Coaching information
Club
| Years | Team | Gms | W | D | L | W% |
| 1999–00 | Auckland Warriors | 50 | 18 | 2 | 30 | 36 |
- Source:

= Mark Graham (rugby league) =

NZ international rugby league footballer & coach

Mark Kerry Graham (born 29 September 1955) is a New Zealand former professional rugby league footballer and coach. A back-rower and former captain of the New Zealand national rugby league team, he has been named as the greatest player the country has produced in the century from 1907 to 2006.

==Playing career==
Born in Auckland, An Otahahu junior, Graham played in 29 tests, captaining the Kiwis side in 18 of them and scoring 7 tries from 1977 to 1988.
During the 1979 Great Britain Lions tour Graham was selected to play for New Zealand and lock forward in the 3rd Test victory over the British. In 1980 when playing in the Brisbane Rugby League premiership for the Norths club, he helped his side to victory in the grand final. That year in the BRL Preliminary Final against Valleys at Lang Park, Brisbane, Graham put a hit on Wally Lewis that crushed his oesophagus. At the end of the season he captained the 1980 New Zealand rugby league tour of Great Britain and France.
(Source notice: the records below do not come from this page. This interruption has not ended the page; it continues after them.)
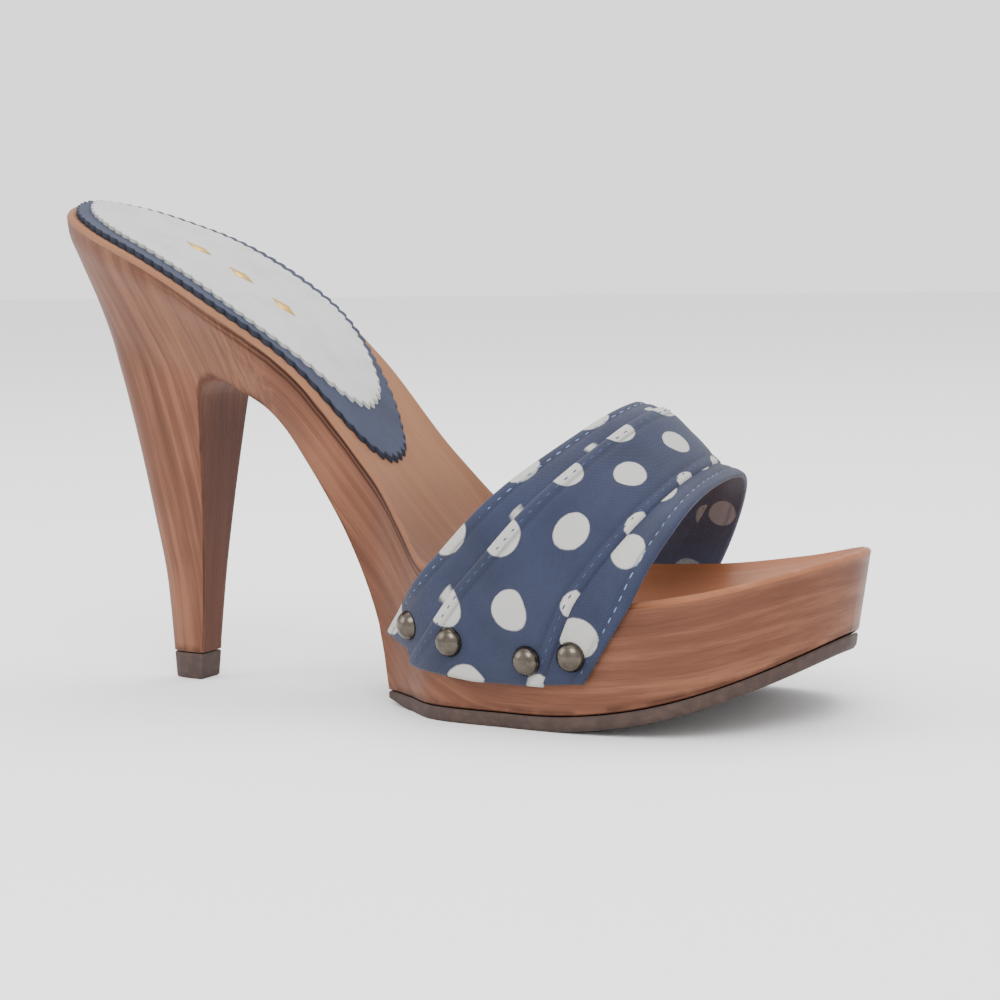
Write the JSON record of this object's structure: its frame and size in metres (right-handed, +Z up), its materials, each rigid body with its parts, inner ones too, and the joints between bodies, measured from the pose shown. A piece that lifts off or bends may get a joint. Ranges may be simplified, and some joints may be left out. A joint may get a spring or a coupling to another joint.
{
  "type": "platform mule",
  "caption": "High-heeled wooden platform mule for a right foot: carved one-piece sole with an open arch, heel pad and sock, and a wide dotted cloth strap nailed to both sides.",
  "frame": {"origin": "centre of the shoe's bounding box in plan, on the floor it stands on", "axes": "+X from the heel to the toe, +Y to the wearer's left, which is the inner side of this right shoe, +Z up"},
  "size_m": [0.222, 0.0906, 0.1298],
  "materials": {
    "sole_wood": "satin lacquer, fine lengthwise grain",
    "rubber": "matte",
    "heel_pad": "matte, pinked edge",
    "heel_sock": "smooth, pinked edge",
    "strap": "woven, off-white dots",
    "nail": "antiqued"
  },
  "bodies": {
    "root": {"sole_wood": "sole_wood", "outsole": "rubber", "heel_tip": "rubber", "heel_pad": "heel_pad", "heel_sock": "heel_sock", "strap": "strap", "nail_lateral_1": "nail", "nail_lateral_2": "nail", "nail_lateral_3": "nail", "nail_lateral_4": "nail", "nail_medial_1": "nail", "nail_medial_2": "nail", "nail_medial_3": "nail", "nail_medial_4": "nail"}
  },
  "joints": []
}
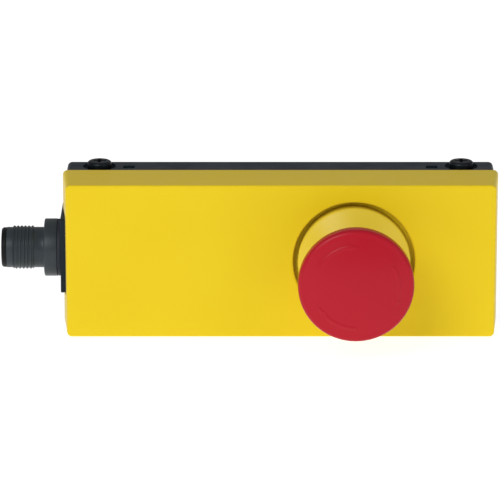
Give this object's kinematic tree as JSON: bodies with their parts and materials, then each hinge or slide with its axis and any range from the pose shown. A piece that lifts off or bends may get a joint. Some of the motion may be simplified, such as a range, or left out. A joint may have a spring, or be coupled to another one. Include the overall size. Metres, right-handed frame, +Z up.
{
  "type": "emergency stop button",
  "caption": "Emergency stop mushroom button in a slim yellow surface-mount housing with a black base and an M12 plug at one end.",
  "frame": {"origin": "centre of the flat back face that lies on the wall", "axes": "+X along the housing away from the plug, +Y into the wall, +Z up; the button faces -Y"},
  "size_m": [0.1368, 0.0525, 0.0449],
  "materials": {
    "yellow_plastic": "fine moulded texture",
    "collar_plastic": "smooth satin",
    "base_plastic": "fine moulded texture",
    "plug_plastic": "satin",
    "insert_plastic": "satin",
    "cap_plastic": "satin gloss",
    "stem_plastic": "satin",
    "contact_plastic": "satin",
    "dark_screw": "black finish",
    "steel": "bright",
    "brass": "bright",
    "rubber": "matt",
    "board": "solder mask",
    "terminal_green": "satin",
    "component_black": "matt",
    "lead_brown": "satin",
    "lead_white": "satin",
    "lead_blue": "satin",
    "lead_black": "satin",
    "lead_grey": "satin",
    "lead_red": "satin",
    "lead_green": "satin"
  },
  "bodies": {
    "housing": {"base_tray": "base_plastic", "front_cover": "yellow_plastic", "cover_gasket": "rubber", "cover_screws": "dark_screw", "screw_inserts": "brass", "connector_shell": "plug_plastic", "connector_insert": "insert_plastic", "connector_pins": "brass", "connector_seal": "rubber", "connector_nut": "steel", "lead_brown": "lead_brown", "lead_white": "lead_white", "lead_blue": "lead_blue", "lead_black": "lead_black", "lead_grey": "lead_grey", "circuit_board": "board", "board_screws": "steel", "plug_terminals": "terminal_green", "switch_terminals": "terminal_green", "terminal_clamps": "steel", "board_components": "component_black", "head_collar": "collar_plastic", "head_seal": "rubber", "lock_nut": "stem_plastic", "stem_seal": "rubber", "return_spring": "steel", "latch_ring": "steel", "contact_block_left": "contact_plastic", "contact_block_right": "contact_plastic", "fixed_contacts": "brass", "contact_screws": "steel", "contact_spring_left": "steel", "contact_spring_right": "steel", "switch_wires_red": "lead_red", "switch_wires_green": "lead_green"},
    "plunger": {"stem": "stem_plastic", "contact_pusher": "contact_plastic", "contact_bridge_left": "brass", "contact_bridge_right": "brass", "cap_clip": "steel"},
    "cap": {"mushroom_cap": "cap_plastic", "twist_spring": "steel"},
    "latch_left": {"latch_pin_left": "steel"},
    "latch_right": {"latch_pin_right": "steel"}
  },
  "joints": [
    {"name": "button_press", "type": "slide", "parent": "housing", "child": "plunger", "axis": [0, 1, 0], "range_m": [0, 0.0045], "stiffness_N_per_m": 4000, "springref_m": -0.002, "deforming": ["return_spring", "contact_spring_left", "contact_spring_right"]},
    {"name": "cap_twist", "type": "hinge", "parent": "plunger", "child": "cap", "pos_m": [0.02, -0.0503, 0], "axis": [0, 1, 0], "range_deg": [0, 45], "stiffness_Nm_per_rad": 0.05, "springref_deg": -17.19, "deforming": ["twist_spring"]},
    {"name": "latch_left_slide", "type": "slide", "parent": "housing", "child": "latch_left", "axis": [1, 0, 0], "range_m": [0, 0.0009]},
    {"name": "latch_right_slide", "type": "slide", "parent": "housing", "child": "latch_right", "axis": [-1, 0, 0], "range_m": [0, 0.0009]}
  ],
  "couplings": [
    {"joint": "latch_left_slide", "follows": "button_press", "ratio": 0.2},
    {"joint": "latch_right_slide", "follows": "button_press", "ratio": 0.2}
  ]
}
In a trans-Tasman test at Lang Park on 18 June 1985, while serving as Kiwi captain Graham was deliberately taken out of the game by a high shot from Noel "Crusher" Cleal while playing brilliantly and inspirationally. After winning premierships with his club in New Zealand he played two seasons in the Brisbane Rugby League premiership with the Norths club under coach Graham Lowe, winning the BRL premiership in his second year there, as well as the New South Wales Rugby League premiership for the North Sydney Bears between 1981 and 1988. He also captained the Bears.
In what was the last match of the 1988 Great Britain Lions tour, Graham played at second-row forward for the Kiwis in their victory, which saw them qualify for the final of the final of the 1985–1988 World Cup against Australia. In that match Graham also played at second-row forward, but New Zealand were unable to defeat the Kangaroos.
At the end of the 1988 Winfield Cup season, Graham travelled to England to captain the newly promoted Wakefield Trinity club in the 1988–89 Rugby Football League season. In 1989 his biography Mark my words: The Mark Graham Story was published.
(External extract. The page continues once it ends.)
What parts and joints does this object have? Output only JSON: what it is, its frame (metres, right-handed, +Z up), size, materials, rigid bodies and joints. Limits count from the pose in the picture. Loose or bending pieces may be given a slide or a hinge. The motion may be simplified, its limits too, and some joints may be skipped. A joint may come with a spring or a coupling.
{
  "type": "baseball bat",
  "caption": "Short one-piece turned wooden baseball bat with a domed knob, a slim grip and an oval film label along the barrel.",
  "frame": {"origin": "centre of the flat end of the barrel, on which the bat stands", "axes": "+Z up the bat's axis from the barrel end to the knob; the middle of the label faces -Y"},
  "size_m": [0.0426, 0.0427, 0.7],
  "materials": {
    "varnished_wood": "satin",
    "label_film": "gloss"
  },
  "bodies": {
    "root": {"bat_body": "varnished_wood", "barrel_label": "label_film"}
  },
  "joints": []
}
In 2019, Graham spoke of how he ended up at North Sydney saying "I was due to meet with [Norths secretary] Ken McCaffery one Sunday afternoon in Brisbane. That morning, I went to church and he was there … so that was a good start.
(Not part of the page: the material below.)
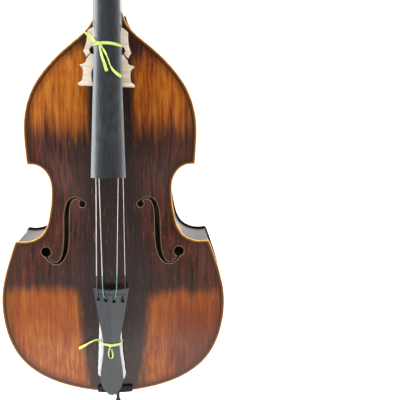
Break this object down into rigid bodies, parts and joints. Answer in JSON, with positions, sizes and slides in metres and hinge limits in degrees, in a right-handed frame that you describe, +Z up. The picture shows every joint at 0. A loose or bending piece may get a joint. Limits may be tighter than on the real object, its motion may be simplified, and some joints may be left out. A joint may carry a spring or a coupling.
{
  "type": "double bass",
  "caption": "Double bass with carved plates, worm-geared tuning machines, fingerboard, tailpiece, extending endpin, and its bridge and slack strings tied down for travel.",
  "frame": {"origin": "centre of the underside of the endpin's rubber foot, on the endpin's axis", "axes": "+Z up along the body towards the scroll, -Y out of the front where the strings are, +X towards the player's treble side"},
  "size_m": [0.6494, 0.3632, 1.9001],
  "materials": {
    "top_spruce": "glossy orange-brown varnish",
    "maple_back": "glossy red-brown varnish over flamed maple",
    "maple_ribs": "glossy dark brown varnish",
    "maple_neck": "satin brown varnish",
    "inner_wood": "bare",
    "purfling": "dark inlay",
    "ebony": "satin black",
    "bridge_maple": "bare pale maple",
    "brass": "satin",
    "steel_string": "wound steel",
    "black_wire": "black coated",
    "endpin_steel": "black",
    "ribbon": "woven, yellow-green",
    "foam": "white foam",
    "rubber": "matt black"
  },
  "bodies": {
    "bass": {"top_plate": "top_spruce", "back_plate": "maple_back", "upper_bout_rib_treble": "maple_ribs", "upper_bout_rib_bass": "maple_ribs", "waist_rib_treble": "maple_ribs", "waist_rib_bass": "maple_ribs", "lower_bout_rib_treble": "maple_ribs", "lower_bout_rib_bass": "maple_ribs", "top_purfling": "purfling", "back_purfling": "purfling", "neck_block": "inner_wood", "end_block": "inner_wood", "corner_blocks": "inner_wood", "top_linings": "inner_wood", "back_linings": "inner_wood", "bass_bar": "inner_wood", "sound_post": "inner_wood", "neck": "maple_neck", "fingerboard": "ebony", "nut": "ebony", "tailpiece": "ebony", "tailpiece_fret": "ebony", "saddle": "ebony", "bridge": "bridge_maple", "string_balls": "brass", "machine_screws": "brass", "endpin_collar": "brass", "machine_plate_1": "brass", "string_1": "steel_string", "machine_plate_2": "brass", "string_2": "steel_string", "machine_plate_3": "brass", "string_3": "steel_string", "machine_plate_4": "brass", "string_4": "steel_string", "tail_wire": "black_wire", "endpin_plug": "inner_wood", "bridge_tie": "ribbon", "bridge_tie_end_a": "ribbon", "bridge_tie_end_b": "ribbon", "bridge_tie_end_c": "ribbon", "tail_tie": "ribbon", "tail_tie_loop": "ribbon", "tail_tie_end": "ribbon", "foam_pad": "foam"},
    "tuning_key_1": {"tuning_key_1": "brass"},
    "tuning_peg_1": {"peg_gear_1": "brass", "string_wrap_1": "steel_string"},
    "tuning_key_2": {"tuning_key_2": "brass"},
    "tuning_peg_2": {"peg_gear_2": "brass", "string_wrap_2": "steel_string"},
    "tuning_key_3": {"tuning_key_3": "brass"},
    "tuning_peg_3": {"peg_gear_3": "brass", "string_wrap_3": "steel_string"},
    "tuning_key_4": {"tuning_key_4": "brass"},
    "tuning_peg_4": {"peg_gear_4": "brass", "string_wrap_4": "steel_string"},
    "endpin": {"endpin_rod": "endpin_steel", "endpin_foot": "rubber"},
    "thumb_screw": {"thumb_screw": "brass"}
  },
  "joints": [
    {"name": "key_turn_1", "type": "hinge", "parent": "bass", "child": "tuning_key_1", "pos_m": [-0.034, -0.05524, 1.67724], "axis": [0, 0.9613, -0.2756], "continuous": true},
    {"name": "peg_turn_1", "type": "hinge", "parent": "bass", "child": "tuning_peg_1", "pos_m": [0, -0.03064, 1.69047], "axis": [1, 0, 0], "continuous": true},
    {"name": "key_turn_2", "type": "hinge", "parent": "bass", "child": "tuning_key_2", "pos_m": [-0.034, -0.03319, 1.75414], "axis": [0, 0.9613, -0.2756], "continuous": true},
    {"name": "peg_turn_2", "type": "hinge", "parent": "bass", "child": "tuning_peg_2", "pos_m": [0, -0.00859, 1.76737], "axis": [1, 0, 0], "continuous": true},
    {"name": "key_turn_3", "type": "hinge", "parent": "bass", "child": "tuning_key_3", "pos_m": [0.034, -0.02217, 1.79259], "axis": [0, 0.9613, -0.2756], "continuous": true},
    {"name": "peg_turn_3", "type": "hinge", "parent": "bass", "child": "tuning_peg_3", "pos_m": [0, 0.00243, 1.80582], "axis": [1, 0, 0], "continuous": true},
    {"name": "key_turn_4", "type": "hinge", "parent": "bass", "child": "tuning_key_4", "pos_m": [0.034, -0.04422, 1.71569], "axis": [0, 0.9613, -0.2756], "continuous": true},
    {"name": "peg_turn_4", "type": "hinge", "parent": "bass", "child": "tuning_peg_4", "pos_m": [0, -0.01962, 1.72892], "axis": [1, 0, 0], "continuous": true},
    {"name": "endpin_slide", "type": "slide", "parent": "bass", "child": "endpin", "axis": [0, 0, -1], "range_m": [-0.037, 0.2]},
    {"name": "thumb_screw_turn", "type": "hinge", "parent": "bass", "child": "thumb_screw", "pos_m": [0, 0, 0.084], "axis": [1, 0, 0], "range_deg": [0, 360]}
  ],
  "couplings": [
    {"joint": "peg_turn_1", "follows": "key_turn_1", "ratio": -0.05},
    {"joint": "peg_turn_2", "follows": "key_turn_2", "ratio": -0.05},
    {"joint": "peg_turn_3", "follows": "key_turn_3", "ratio": -0.05},
    {"joint": "peg_turn_4", "follows": "key_turn_4", "ratio": -0.05}
  ]
}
Then he called me when I was touring England with the Kiwis in 1980 and offered me $15,000. I said if you double it, I’ll agree this minute. He did … and I realised then I could have made a lot more!, But the joke was on him - what he didn’t realise is that I would have played for nothing. My first contract at Brisbane Norths, I signed the back of a coaster in the pub and they gave me $500 ... Money never meant much to me".

==Post playing==
In 1995 Graham was one of the initial inductees of the NZRL Legends of League. The following year he was inducted into the New Zealand Sports Hall of Fame. He went on to coach the Auckland Warriors in the National Rugby League for two seasons in 1999 and 2000. He later became defensive coach for the Japanese rugby union club, Kintetsu.

In August 2006 Graham was named at in the North Sydney Bears' Team of the Century. In 2007, he was named at second row in the New Zealand Kiwis Team of the Century and also further honoured as New Zealand's rugby league Player of the Century. He is an Auckland Rugby League Immortal. In 2008, Graham was also named at second-row in a Norths Devils all-time greatest team. In July 2018, it was announced that Graham would be inducted into the Australian Rugby League Hall of Fame.

Mark Graham now lives in Gladstone where he is an Australian Workers' Union delegate at the Gladstone Ports Corporation.

In 2024, Graham was the subject of the documentary Sharko, directed by his son Luke Graham.